OBJECTIVE:
Please write out the material below exactly as given.

______________________________

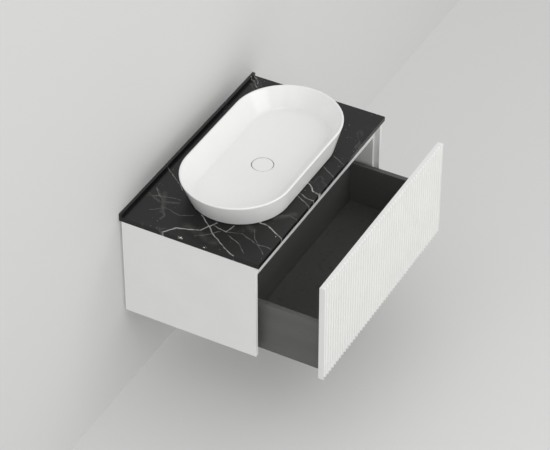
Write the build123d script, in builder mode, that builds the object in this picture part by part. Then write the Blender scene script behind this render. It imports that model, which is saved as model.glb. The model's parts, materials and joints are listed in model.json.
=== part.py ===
# Wall-hung bathroom vanity: a stone top with a vessel basin over a cabinet with one fluted drawer.
# Frame, in mm: X to the right as seen from the room, +Y into the wall, +Z up. The wall is the plane
# Y = 0. The origin is the middle of the four screw holes that hold the two wall plates.
# The drawer stands partly open, by drawer_open.
import os
from build123d import *

# Overall sizes
width = 800
depth = 460
cabinet_height = 336
cabinet_top = 40  # underside of the stone top, above the wall plate holes

# Stone top
slab_thickness = 15
slab_overhang = 10  # past the front edges of the side panels
slab_round = 0.8
upstand_height = 11
upstand_thickness = 9

# Cabinet
wall_gap = 8  # between the wall and the back edges of the cabinet
panel_thickness = 12  # outer side panels
carcass_thickness = 14  # inner sides that carry the drawer
rail_thickness = 16
front_rebate = 16  # how far the inner sides stand back from the outer panels
front_rail_height = 58
rear_rail_height = 80
rear_rail_drop = 75  # top of the rear rail, below the cabinet's top
lower_rail_height = 60
panel_round = 0.6

# Drawer
front_thickness = 18
front_side_gap = 3
front_top_gap = 4
front_drop = 10  # the front's lower edge, below the cabinet, is the finger grip
flute_count = 50
flute_depth = 6.5
flute_land = 2.4
drawer_gap = 11  # between the drawer and the inner sides
drawer_board = 16
drawer_side_height = 174
drawer_lift = 4  # drawer sides' lower edge above the cabinet's lower edge
drawer_length = 290
base_thickness = 12
base_recess = 13  # under the drawer base, for the slides
groove_depth = 6
drawer_open = 212

# Slides, seen from the front, from the cabinet's side inwards
slide_length = 280
slide_sheet = 1.5
slide_flange_height = 34
slide_set_in = 2  # behind the inner sides' front edges
slide_hat_width = 22
slide_hat_gap = 2  # between the drawer side and the drawer rail
middle_width = 14
middle_length = 270
track_width = 6
glide_clearance = 0.3
glide_length = 24

# Basin and waste
rim_length = 640
rim_width = 342
rim_wall = 6
rim_band = 4  # height of the upright edge of the rim
basin_height = 86
foot_length = 568
foot_width = 307
foot_round = 6
basin_center_y = -254
bowl_floor_length = 560  # where the falling floor meets the walls
bowl_floor_width = 254
bowl_edge_rise = 21  # of that line above the stone top
bowl_floor_rise = 12.5  # of the bowl's lowest point above the stone top
bowl_round = 14
seat_diameter = 69
seat_depth = 8.5
waste_hole_gap = 1.55  # radial, round the thread
flange_diameter = 66
flange_thickness = 2
gasket_thickness = 1.5
waste_thread = 41.9
waste_wall = 3.45
waste_tail = 42  # below the stone top
hub_diameter = 16
hub_height = 12
spider_width = 4
cartridge_diameter = 11
cartridge_height = 26
stem_diameter = 6
stem_clearance = 0.05
cap_diameter = 64
cap_thickness = 5
plug_gap = 1.4  # between the flange and the cap when the waste is shut
plug_seal_diameter = 50
lock_nut_flats = 58
lock_nut_height = 10
cone_seal_height = 6

# Trap
pipe_diameter = 32
pipe_wall = 2
pipe_bend = 36
tail_nut_diameter = 54
tail_nut_height = 22
arm_drop = 96  # centre line of the pipe to the back, below the cabinet's top
trap_y = -80
trap_diameter = 62
trap_wall = 3
trap_top_drop = 160
trap_height = 62
cup_height = 44
outlet_drop = 192
outlet_past_wall = 30
pipe_nut_diameter = 46
pipe_nut_height = 18
escutcheon_diameter = 70
escutcheon_depth = 12

# Hangers
hanger_width = 48
hanger_height = 56
hanger_depth = 16
hanger_set_in = 24  # behind surface of the hanger to the wall
hook_width = 24
hook_thickness = 3
plate_width = 60
plate_sheet = 2
plate_jog = 4
plate_bottom = -28
plate_ledge = 18
plate_lip = 30
wall_hole_diameter = 6.5
wall_hole_pitch = 24

# Fasteners
screw_fit = 0.05  # radial, round a shank
dowel_diameter = 8
dowel_length = 30

# Derived places
cabinet_bottom = cabinet_top - cabinet_height
slab_top = cabinet_top + slab_thickness
panel_front_y = slab_overhang - depth
back_y = -wall_gap
carcass_front_y = panel_front_y + front_rebate
carcass_outer_x = width / 2 - panel_thickness
carcass_inner_x = carcass_outer_x - carcass_thickness
rear_rail_top = cabinet_top - rear_rail_drop
rear_rail_y = back_y - rail_thickness

front_half = carcass_outer_x - front_side_gap
front_top = cabinet_top - front_top_gap
front_bottom = cabinet_bottom - front_drop
front_back_y = carcass_front_y - drawer_open  # room side of the drawer box
front_face_y = front_back_y - front_thickness
drawer_outer_x = carcass_inner_x - drawer_gap
drawer_inner_x = drawer_outer_x - drawer_board
drawer_bottom = cabinet_bottom + drawer_lift
drawer_top = drawer_bottom + drawer_side_height
drawer_back_y = front_back_y + drawer_length
base_bottom = drawer_bottom + base_recess
base_top = base_bottom + base_thickness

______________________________

WRITTEN RESPONSE:
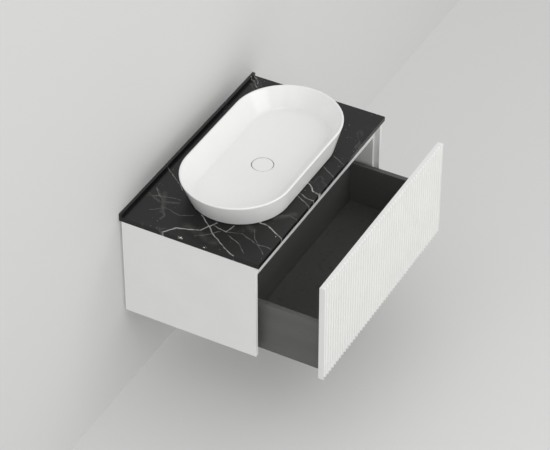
Write the build123d script, in builder mode, that builds the object in this picture part by part. Then write the Blender scene script behind this render. It imports that model, which is saved as model.glb. The model's parts, materials and joints are listed in model.json.
=== part.py ===
# Wall-hung bathroom vanity: a stone top with a vessel basin over a cabinet with one fluted drawer.
# Frame, in mm: X to the right as seen from the room, +Y into the wall, +Z up. The wall is the plane
# Y = 0. The origin is the middle of the four screw holes that hold the two wall plates.
# The drawer stands partly open, by drawer_open.
import os
from build123d import *

# Overall sizes
width = 800
depth = 460
cabinet_height = 336
cabinet_top = 40  # underside of the stone top, above the wall plate holes

# Stone top
slab_thickness = 15
slab_overhang = 10  # past the front edges of the side panels
slab_round = 0.8
upstand_height = 11
upstand_thickness = 9

# Cabinet
wall_gap = 8  # between the wall and the back edges of the cabinet
panel_thickness = 12  # outer side panels
carcass_thickness = 14  # inner sides that carry the drawer
rail_thickness = 16
front_rebate = 16  # how far the inner sides stand back from the outer panels
front_rail_height = 58
rear_rail_height = 80
rear_rail_drop = 75  # top of the rear rail, below the cabinet's top
lower_rail_height = 60
panel_round = 0.6

# Drawer
front_thickness = 18
front_side_gap = 3
front_top_gap = 4
front_drop = 10  # the front's lower edge, below the cabinet, is the finger grip
flute_count = 50
flute_depth = 6.5
flute_land = 2.4
drawer_gap = 11  # between the drawer and the inner sides
drawer_board = 16
drawer_side_height = 174
drawer_lift = 4  # drawer sides' lower edge above the cabinet's lower edge
drawer_length = 290
base_thickness = 12
base_recess = 13  # under the drawer base, for the slides
groove_depth = 6
drawer_open = 212

# Slides, seen from the front, from the cabinet's side inwards
slide_length = 280
slide_sheet = 1.5
slide_flange_height = 34
slide_set_in = 2  # behind the inner sides' front edges
slide_hat_width = 22
slide_hat_gap = 2  # between the drawer side and the drawer rail
middle_width = 14
middle_length = 270
track_width = 6
glide_clearance = 0.3
glide_length = 24

# Basin and waste
rim_length = 640
rim_width = 342
rim_wall = 6
rim_band = 4  # height of the upright edge of the rim
basin_height = 86
foot_length = 568
foot_width = 307
foot_round = 6
basin_center_y = -254
bowl_floor_length = 560  # where the falling floor meets the walls
bowl_floor_width = 254
bowl_edge_rise = 21  # of that line above the stone top
bowl_floor_rise = 12.5  # of the bowl's lowest point above the stone top
bowl_round = 14
seat_diameter = 69
seat_depth = 8.5
waste_hole_gap = 1.55  # radial, round the thread
flange_diameter = 66
flange_thickness = 2
gasket_thickness = 1.5
waste_thread = 41.9
waste_wall = 3.45
waste_tail = 42  # below the stone top
hub_diameter = 16
hub_height = 12
spider_width = 4
cartridge_diameter = 11
cartridge_height = 26
stem_diameter = 6
stem_clearance = 0.05
cap_diameter = 64
cap_thickness = 5
plug_gap = 1.4  # between the flange and the cap when the waste is shut
plug_seal_diameter = 50
lock_nut_flats = 58
lock_nut_height = 10
cone_seal_height = 6

# Trap
pipe_diameter = 32
pipe_wall = 2
pipe_bend = 36
tail_nut_diameter = 54
tail_nut_height = 22
arm_drop = 96  # centre line of the pipe to the back, below the cabinet's top
trap_y = -80
trap_diameter = 62
trap_wall = 3
trap_top_drop = 160
trap_height = 62
cup_height = 44
outlet_drop = 192
outlet_past_wall = 30
pipe_nut_diameter = 46
pipe_nut_height = 18
escutcheon_diameter = 70
escutcheon_depth = 12

# Hangers
hanger_width = 48
hanger_height = 56
hanger_depth = 16
hanger_set_in = 24  # behind surface of the hanger to the wall
hook_width = 24
hook_thickness = 3
plate_width = 60
plate_sheet = 2
plate_jog = 4
plate_bottom = -28
plate_ledge = 18
plate_lip = 30
wall_hole_diameter = 6.5
wall_hole_pitch = 24

# Fasteners
screw_fit = 0.05  # radial, round a shank
dowel_diameter = 8
dowel_length = 30

# Derived places
cabinet_bottom = cabinet_top - cabinet_height
slab_top = cabinet_top + slab_thickness
panel_front_y = slab_overhang - depth
back_y = -wall_gap
carcass_front_y = panel_front_y + front_rebate
carcass_outer_x = width / 2 - panel_thickness
carcass_inner_x = carcass_outer_x - carcass_thickness
rear_rail_top = cabinet_top - rear_rail_drop
rear_rail_y = back_y - rail_thickness

front_half = carcass_outer_x - front_side_gap
front_top = cabinet_top - front_top_gap
front_bottom = cabinet_bottom - front_drop
front_back_y = carcass_front_y - drawer_open  # room side of the drawer box
front_face_y = front_back_y - front_thickness
drawer_outer_x = carcass_inner_x - drawer_gap
drawer_inner_x = drawer_outer_x - drawer_board
drawer_bottom = cabinet_bottom + drawer_lift
drawer_top = drawer_bottom + drawer_side_height
drawer_back_y = front_back_y + drawer_length
base_bottom = drawer_bottom + base_recess
base_top = base_bottom + base_thickness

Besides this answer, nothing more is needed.